Aliás, o efeito da alta do dólar poderá ser ainda amplificado se o Banco Central Europeu (BCE) decidir realizar nova redução na taxa de juros sobre depósitos, que já está em terreno negativo, em -0,20%.

E para onde o dólar irá frente ao real após a primeira alta de juros pelo Fed, na reunião do Fomc de 15 e 16 de dezembro?

Certamente para acima de R$ 4,00, como projetam para o fim deste ano os analistas ouvidos na mais recente pesquisa Focus e também o BC nos seus últimos documentos de comunicação.

A elevação dos juros pelo Fed elimina de vez a chance de o BC cortar juros em 2016?

Na última pesquisa Focus, os analistas estão projetando uma taxa Selic a 13,25% ao fim do próximo ano, ou seja, 1 ponto porcentual de redução. Mas a trajetória ao longo do ano poderá ser diferente.

“As expectativas de inflação apontam para uma inflação acima do teto da meta em 2016. Em caso de novo choque cambial, elas tendem a se consolidar nesta região. Se o BC quiser trazê-las de volta para dentro do intervalo de metas, o mais provável é que tenha de subir, não cair, as taxas de juros”, argumentou o renomado economista. “Caso o BC consiga reancorá-las, aí sim, a Selic poderia cair. Então podemos até ter queda em 2016, mas o mais provável é que a Selic tenha de subir antes.”
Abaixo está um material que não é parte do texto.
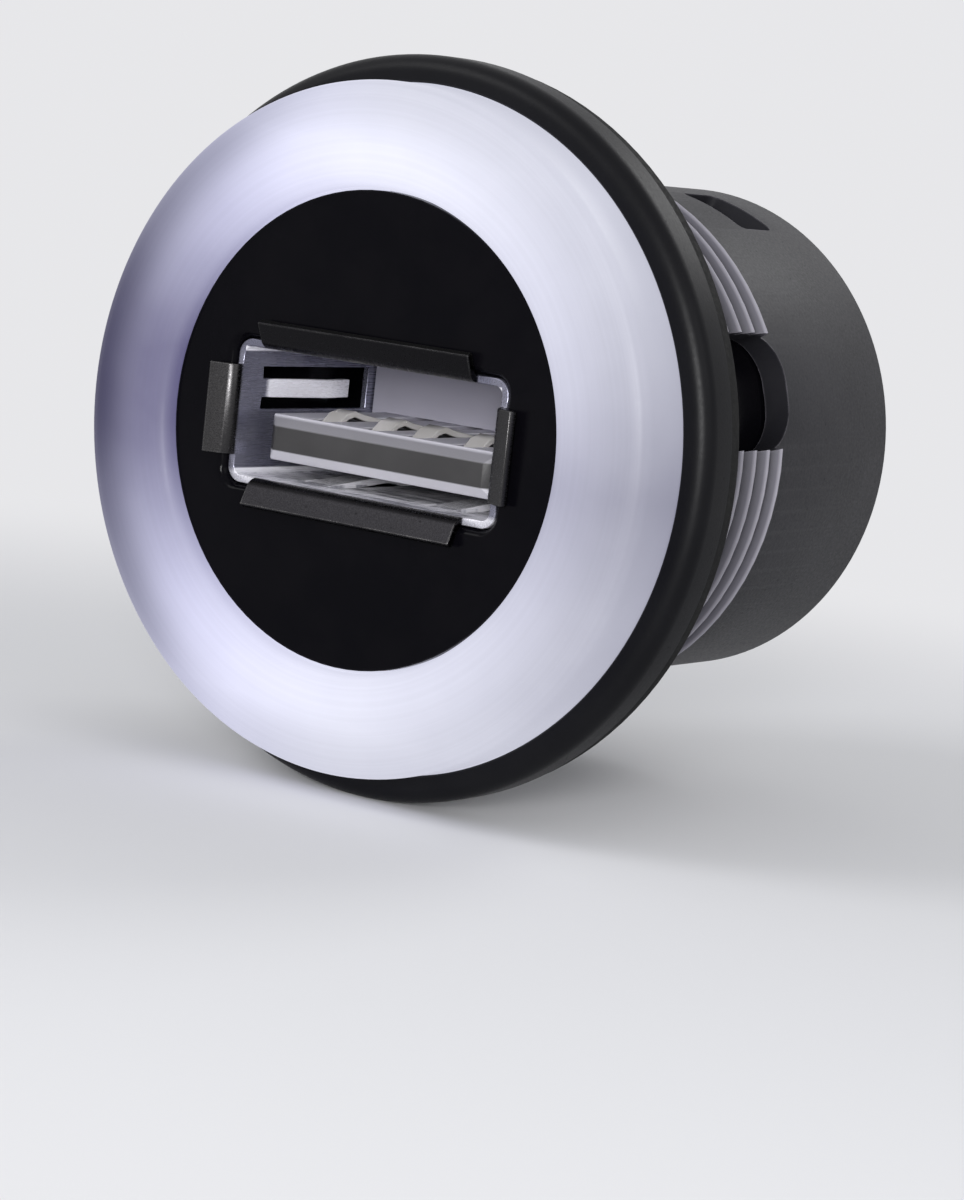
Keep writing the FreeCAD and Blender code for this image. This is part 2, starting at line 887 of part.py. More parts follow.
def snap_ring():
    start = cover_rear + fit_gap
    ring = tube(snap_ring_outer_radius, snap_ring_inner_radius, start, start + snap_ring_thickness)
    reach = 2 * snap_ring_outer_radius
    half = math.radians(snap_gap_angle / 2)
    wedge = face_of([
        (0, start, 0),
        (reach * math.sin(half), start, -reach * math.cos(half)),
        (-reach * math.sin(half), start, -reach * math.cos(half)),
    ]).extrude(point(0, snap_ring_thickness, 0))
    return ring.cut(wedge)


def assembly():
    parts = {
        "panel_gasket": panel_gasket(),
        "bezel_collar": bezel_collar(),
        "light_ring": light_ring(),
        "led_board": led_board(),
        "led_wire_positive": led_wire(1),
        "led_wire_negative": led_wire(-1),
        "front_insert": front_insert(),
        "insert_o_ring": insert_o_ring(),
        "threaded_barrel": threaded_barrel(),
        "usb_shell": usb_shell(),
        "usb_insulator": usb_insulator(),
        "main_board": main_board(),
        "esd_array": esd_array(),
        "rear_header": rear_header(),
        "rear_cover": rear_cover(),
        "snap_ring": snap_ring(),
    }
    for name, x in contact_places.items():
        parts[name] = contact(x)
    for index, x in enumerate(header_pin_places()):
        parts["header_pin_" + str(index + 1)] = header_pin(x)
    led_step = 360 / led_count
    for index in range(led_count):
        parts["ring_led_" + str(index + 1)] = turned(chip_led(), (index + 0.5) * led_step)
    for index in range(resistor_count):
        angle = (2 * index + 1) * led_step
        parts["led_resistor_" + str(index + 1)] = turned(led_resistor(), angle)
    return parts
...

Aliás, o início do aperto monetário nos EUA provavelmente resultará não somente em menor liquidez em dólar, mas também em maior prêmio de risco demandado dos países emergentes. Isto deve se transferir para a parte mais longa da curva de juros no Brasil.

De qualquer forma, quão crível é o objetivo do BC de trazer a inflação para a meta de 4,5% em 2017? E subir os juros será suficiente?

“Caso o governo consiga sinalizar um reancoramento fiscal robusto, é possível que a ampla capacidade ociosa torne factível esse objetivo. Mas parece pouco provável”, disse o economista acima. “Já sem o reancoramento fiscal, o cenário de 4,5% em 2017 não fica sequer plausível.”

Ou seja, elevar a taxa Selic antes de cortá-la pode até parecer uma condição necessária, mas definitivamente não é suficiente para se atingir esse objetivo. O fiscal tem que fazer a sua parte.